O poeta Ferreira Gullar, que foi o crítico que escreveu com mais propriedade sobre a obra de Lygia Clark, talvez esteja a se revirar no túmulo. E Lygia também. É preciso apelar a um triplo salto carpado hermenêutico para justificar que aquela nudez dialoga, traduz, se relaciona, se correlaciona ou tangencia a obra da artista. Ouvi a explicação do responsável pela exposição. Transcrita, não passa de um amontado de conceitos mal digeridos e de arbitrariedades teóricas. Mas notem que não estou aqui a decretar: “Aquilo não é arte”. Já chego ao ponto. Assim, ainda que o rapaz estivesse expondo o seu peru — e o corpo nele pendurado — a adultos, considero a coisa uma rematada tolice. E daí que eu veja assim? O mundo não existe para satisfazer meus gostos e minhas escolhas. Posso até lamentar a realidade. Mas assim é.
O que é arte?
Se a acusação de pedofilia é uma estupidez, não menos constrangedor é ver um bando de desocupados a decretar: “Isso não é arte?” Não é? Quem decidiu que não? Quem vai decidir o que é? Que tribunal há de fazer essa distinção e essa avaliação? Notem: eu posso escrever aqui: “Basquiat não é arte; é mistificação”. E depois me explico. Ou não me explico. Uma coisa é certa: não posso integrar uma milícia para tentar impedir a exposição. Com ou sem Lei Rouanet. E também não me sinto obrigado a mudar de opinião porque um quadro seu foi leiloado por US$ 110 milhões. Há uma diferença gigantesca entre a questão de gosto e a vontade censória e legiferante. Sempre fui e sou muito duro com o que me desagrada. E o ânimo censório me desagrada como qualquer expressão de ignorância.

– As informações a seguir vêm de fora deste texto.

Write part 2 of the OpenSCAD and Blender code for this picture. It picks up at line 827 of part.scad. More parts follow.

O que não é arte? A nudez? Pode ser e pode não ser. Há, sim, critérios objetivos para avaliar um trabalho, mas a questão de gosto e aquilo que o observador decide ser o propósito de uma determinada atividade contam. O brilhante Paul Johnson é capaz de dizer esta besteira (eu acho besteira!) sobre Picasso:
“A arte precisa ter um propósito moral. Acontece que nunca pude detectar qualquer propósito moral claro na obra de Picasso. Era um homem perverso e imoral. Não vejo, em nenhuma de suas obras, um esforço para mostrar a arte com um propósito moral. Tal esforço é a essência do grande artista. Então, desconsidero Picasso completamente”.
E daí? Não parece que a frase autorize alguém a propor que se impeça uma exposição sobre Picasso. Nem essa avaliação, que me parece uma birra insana, anula o brilho de outras coisas que escreveu.

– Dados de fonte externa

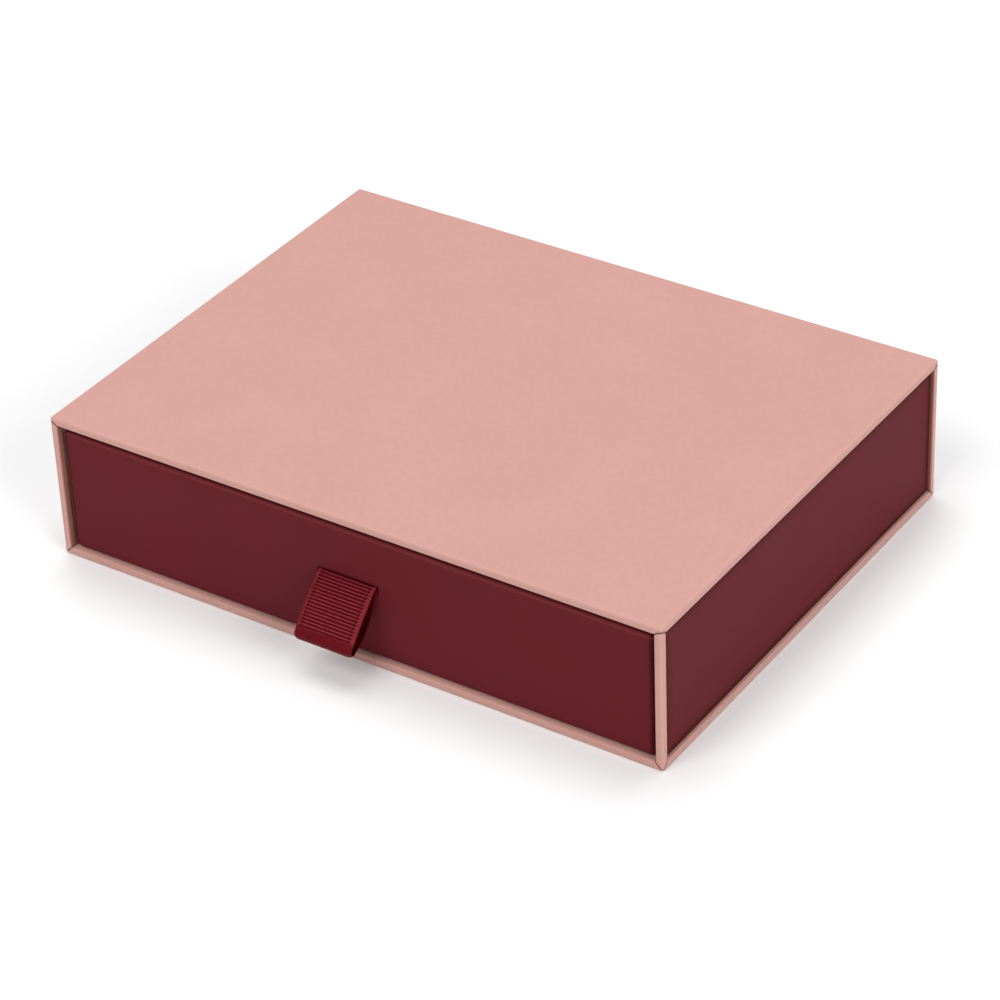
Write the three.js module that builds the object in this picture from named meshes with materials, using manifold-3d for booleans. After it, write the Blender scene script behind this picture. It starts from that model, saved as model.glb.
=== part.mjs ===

Não cabe a Alexandre Frota e a outros “frotinhas” que se consideram superiores ao Alexandre Frota original definir o que é arte é o que não é. Ou o que é pedofilia e o que não é. Ou o que presta e o que não presta. No máximo, eles podem ter opiniões a respeito. E, por óbvio, podem manifestá-las. Mas que se note: não admitiria que se saísse por aí a espancar pessoas em defesa das obras de Mozart, de São Thomás de Aquino ou de Platão.
Encerro
Aquela criança estava no lugar errado. Erro primário de sua mãe. Erro associado da curadoria. Mas isso não dá aos apocalípticos críticos da exposição o direito de tutelar a sociedade por meio de um comportamento miliciano. Essa é a só a “religião da destruição do século 21”, de que Liliana Pinheiro (ver post anterior) tratou em seu texto.

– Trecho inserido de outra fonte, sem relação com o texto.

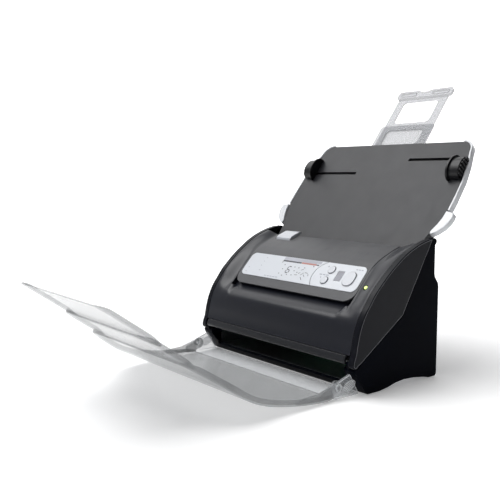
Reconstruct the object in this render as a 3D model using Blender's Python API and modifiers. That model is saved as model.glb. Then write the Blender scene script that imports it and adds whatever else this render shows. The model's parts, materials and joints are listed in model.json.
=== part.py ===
"""Sheet fed document scanner: base, drop-forward feeder cover, input chute and clear output tray.

Lengths in the tables are millimetres in a body frame: X across the width, Y to the back, Z up from the table.
The whole object is then moved along Y by Y_SHIFT so that its origin is the bottom centre of its outer box.
"""

import math

import bmesh
import bpy
from mathutils import Matrix, Vector

# ---------------------------------------------------------------- driving dimensions (mm)
Y_SHIFT = 70.5157
HALF_W = 159.0  # half of the body width
CHEEK_IN = 150.3  # inner face of the cover cheeks
CORE = 149.8  # half width of the centre covers between the cheeks
WALL = 2.8
HINGE = (-80.0, 40.0)  # cover hinge axis, (y, z)
TRAY_PIVOT = (-101.0, 15.0)  # output tray hinge axis, (y, z)
CHUTE_ANGLE = 51.9  # chute plane above the horizontal
CHUTE_FOOT = (54.7, 173.7)  # where the chute plane meets the paper entry, (y, z)
PANEL_ANGLE = 47.0
PANEL_MID = (-29.0, 133.5)
SEAM = [(63.4, 184.1), (6.8, 91.2), (-73.7, 38.3)]  # paper path line, from entry to exit

# outer side line of the cheeks, from the lip up to the rear edge
RIM = [
    (-84.5, 42.0), (-83.2, 47.0), (-80.6, 53.5), (-79.0, 62.0), (-75.3, 77.0), (-70.3, 90.0), (-63.7, 102.0),
    (-56.0, 112.0), (-46.7, 124.1), (-33.5, 136.9), (-20.0, 148.7), (-6.5, 158.6), (7.0, 167.5), (21.0, 174.6),
    (33.0, 179.4), (46.0, 183.6), (60.0, 186.6),
]

bpy.ops.object.select_all(action="DESELECT")
for old in list(bpy.data.objects):
    bpy.data.objects.remove(old, do_unlink=True)

scene = bpy.context.scene
PARTS = bpy.data.collections.new("sheet_fed_document_scanner")
CUTTERS = bpy.data.collections.new("cutters")
scene.collection.children.link(PARTS)
scene.collection.children.link(CUTTERS)
CUTTERS.hide_render = True


# ---------------------------------------------------------------- helpers
def material(name, colour, rough=0.45, metal=0.0, alpha=1.0):
    found = bpy.data.materials.get(name)
    if found:
        return found
    made = bpy.data.materials.new(name)
    made.use_nodes = True
    shader = made.node_tree.nodes["Principled BSDF"]
    shader.inputs["Base Color"].default_value = (*colour, 1.0)
    shader.inputs["Roughness"].default_value = rough
    shader.inputs["Metallic"].default_value = metal
    shader.inputs["Alpha"].default_value = alpha
    return made


def frame(x=0.0, y=0.0, z=0.0, right=(1, 0, 0), up=(0, 1, 0)):
    """Matrix from a local mm frame to the world: local X along right, local Y along up."""
    a = Vector(right).normalized()
    b = Vector(up).normalized()
    c = a.cross(b)
    m = Matrix((a, b, c)).transposed().to_4x4()
    m.translation = Vector((x, y + Y_SHIFT, z)) * 0.001
    return m @ Matrix.Scale(0.001, 4)


def side_frame(x=0.0):
    """Local X is the body's Y, local Y is its Z, local Z is its X."""
    return frame(x, 0, 0, (0, 1, 0), (0, 0, 1))


def slope(angle, x=0.0, y=0.0, z=0.0):
    """Local X is the body's X, local Y runs up a slope at this angle, local Z is the slope's outward normal."""
    a = math.radians(angle)
    return frame(x, y, z, (1, 0, 0), (0, math.cos(a), math.sin(a)))


CHUTE = slope(CHUTE_ANGLE, 0, *CHUTE_FOOT)
PANEL = slope(PANEL_ANGLE, 0, *PANEL_MID)


def link(name, mesh, mat, cutter=False):
    mesh.validate()
    obj = bpy.data.objects.new(name, mesh)
    (CUTTERS if cutter else PARTS).objects.link(obj)
    if cutter:
        obj.hide_render = True
        obj.display_type = "WIRE"
    elif mat:
        mesh.materials.clear()
        mesh.materials.append(mat)
    return obj


def finish_mesh(obj, smooth=None, merge=2e-6):
    """Merges close points, makes the faces point outwards and smooths faces that meet at a shallow angle."""
    bm = bmesh.new()
    bm.from_mesh(obj.data)
    bmesh.ops.remove_doubles(bm, verts=bm.verts, dist=merge)
    bmesh.ops.recalc_face_normals(bm, faces=bm.faces)
    if smooth:
        for f in bm.faces:
            f.smooth = True
        for e in bm.edges:
            if len(e.link_faces) == 2 and e.calc_face_angle(0) > math.radians(smooth):
                e.smooth = False
    bm.to_mesh(obj.data)
    bm.free()
    return obj


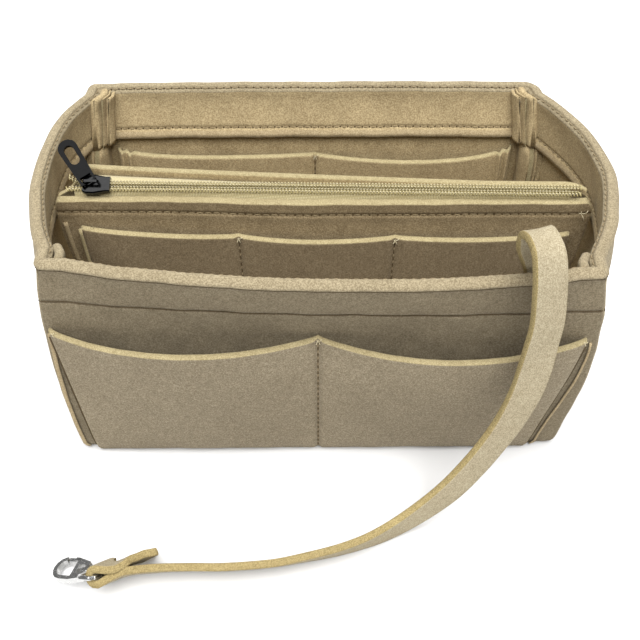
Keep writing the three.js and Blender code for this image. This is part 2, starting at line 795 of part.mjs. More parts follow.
function ovalOutline(lowEnd, highEnd, lowHalf, highHalf, roundEnds) {
  const list = [];
  const highCentre = highEnd - highHalf;
  for (let i = 0; i <= arcSteps * 2; i += 1) {
    const angle = Math.PI * i / (arcSteps * 2);
    list.push(new THREE.Vector2(highHalf * Math.cos(angle), highCentre + highHalf * Math.sin(angle)));
  }
  if (roundEnds) {
    const lowCentre = lowEnd + lowHalf;
    for (let i = 0; i <= arcSteps * 2; i += 1) {
      const angle = Math.PI + Math.PI * i / (arcSteps * 2);
      list.push(new THREE.Vector2(lowHalf * Math.cos(angle), lowCentre + lowHalf * Math.sin(angle)));
    }
    return list;
  }
  list.push(new THREE.Vector2(-lowHalf, lowEnd), new THREE.Vector2(lowHalf, lowEnd));
  return list;
}

function pullTab() {
  const half = pullThickness / 2;
  const outline = ovalOutline(-pullBarRadius, pullLength, pullRootHalf, pullTipHalf, false);
  const plate = pullPrism(outline, -half, half);
  const eye = [
    new THREE.Vector2(pullEyeHalf, pullBarRadius), new THREE.Vector2(pullEyeHalf, pullEyeReach),
    new THREE.Vector2(-pullEyeHalf, pullEyeReach), new THREE.Vector2(-pullEyeHalf, pullBarRadius),
  ];
  const trim = [
    new THREE.Vector2(pullEyeHalf, -pullLength), new THREE.Vector2(pullEyeHalf, pullBarRadius * 2),
    new THREE.Vector2(-pullEyeHalf, pullBarRadius * 2), new THREE.Vector2(-pullEyeHalf, -pullLength),
  ];
  const window = ovalOutline(pullWindowStart, pullWindowEnd, pullWindowHalf, pullWindowHalf, true);
  return cut(plate,
    pullPrism(eye, -pullThickness, pullThickness),
    pullPrism(window, -pullThickness, pullThickness),
    pullPrism(trim, pullBarRadius, pullThickness),
    pullPrism(trim, -pullThickness, -pullBarRadius));
}

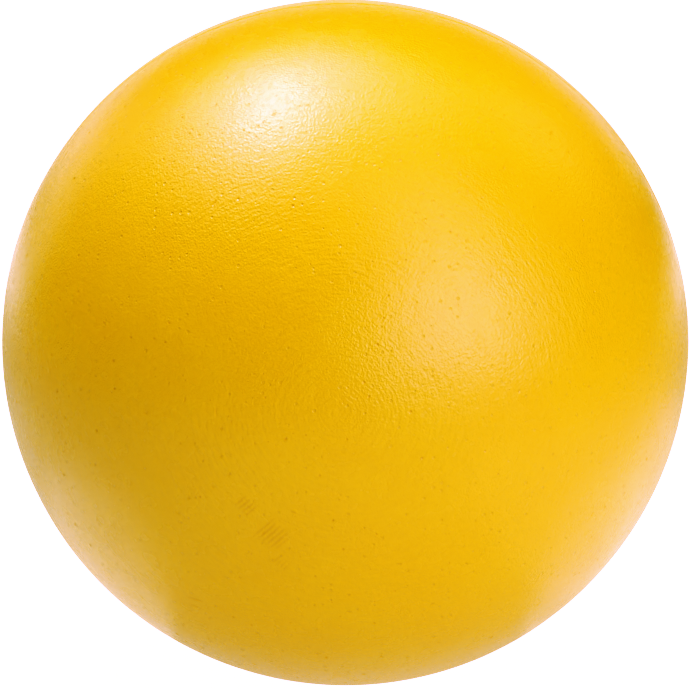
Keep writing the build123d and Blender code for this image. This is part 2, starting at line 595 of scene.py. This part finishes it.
# ---------------------------------------------------------------- materials
class Nodes:
    """A material's node tree, with a short way to add and join nodes."""

    def __init__(self, name):
        self.material = bpy.data.materials.new(name)
        self.material.use_nodes = True
        self.tree = self.material.node_tree
        self.tree.nodes.clear()

    def add(self, kind, inputs=None, **settings):
        node = self.tree.nodes.new("ShaderNode" + kind)
        for key, value in settings.items():
            setattr(node, key, value)
        for key, value in (inputs or {}).items():
            if isinstance(value, bpy.types.NodeSocket):
                self.tree.links.new(value, node.inputs[key])
            else:
                node.inputs[key].default_value = value
        return node

    def maths(self, operation, *values):
        node = self.add("Math", dict(enumerate(values)), operation=operation)
        return node.outputs[0]

    def times(self, a, b):
        return self.maths("MULTIPLY", a, b)

    def plus(self, a, b):
        return self.maths("ADD", a, b)

    def vector(self, operation, *values, output=0):
        node = self.add("VectorMath", dict(enumerate(values)), operation=operation)
        return node.outputs[output]

    def attribute(self, name, output):
        return self.add("Attribute", attribute_name=name).outputs[output]

    def ramp(self, value, low, high, to_low=0.0, to_high=1.0):
        """A smooth step from to_low at low to to_high at high."""
        inputs = {"Value": value, "From Min": low, "From Max": high, "To Min": to_low, "To Max": to_high}
        return self.add("MapRange", inputs, interpolation_type="SMOOTHSTEP").outputs["Result"]

    def noise(self, place, size, detail=2.0):
        """Noise of about 0 to 1 whose lumps are size metres across."""
        inputs = {"Vector": place, "Scale": 1 / size, "Detail": detail, "Roughness": 0.5}
        return self.add("TexNoise", inputs).outputs["Fac"]

    def streaks(self, place, arc_length, length, pitch):
        """Noise of about 0 to 1 in streaks of a length along the mould's rings and a pitch across them."""
        across = self.times(arc_length, length / pitch)
        inputs = {"Vector": place, "W": across, "Scale": 1 / length, "Detail": 0.0}
        return self.add("TexNoise", inputs, noise_dimensions="4D").outputs["Fac"]

    def mix(self, share, a, b):
        node = self.add("Mix", {0: share}, data_type="RGBA")
        for slot, colour in ((6, a), (7, b)):
            if isinstance(colour, bpy.types.NodeSocket):
                self.tree.links.new(colour, node.inputs[slot])
            else:
                node.inputs[slot].default_value = colour
        return node.outputs[2]

    def bump(self, height):
        return self.add("Bump", {"Height": height, "Distance": 1.0, "Strength": 1.0}).outputs[0]

    def finish(self, shader):
        self.add("OutputMaterial", {"Surface": shader.outputs[0]})
        return self.material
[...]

De resto, meus caros, muito cuidado com o chamado “incompreensível”. Às vezes, faltam-nos os instrumentos para… compreender! Nesse caso, a responsabilidade é nossa. Não do objeto da nossa crítica.
E não se esqueçam: já começou a temporada de caça aos votos. Há uma batalha realmente feroz nas ruas para ver quem consegue representar, com mais propriedade a estupidez. Se o mundo ficar mais obscurantista, mais burro e menos tolerante, tudo bem para os caça-votos. O mundo que se dane. Querem é se arrumar.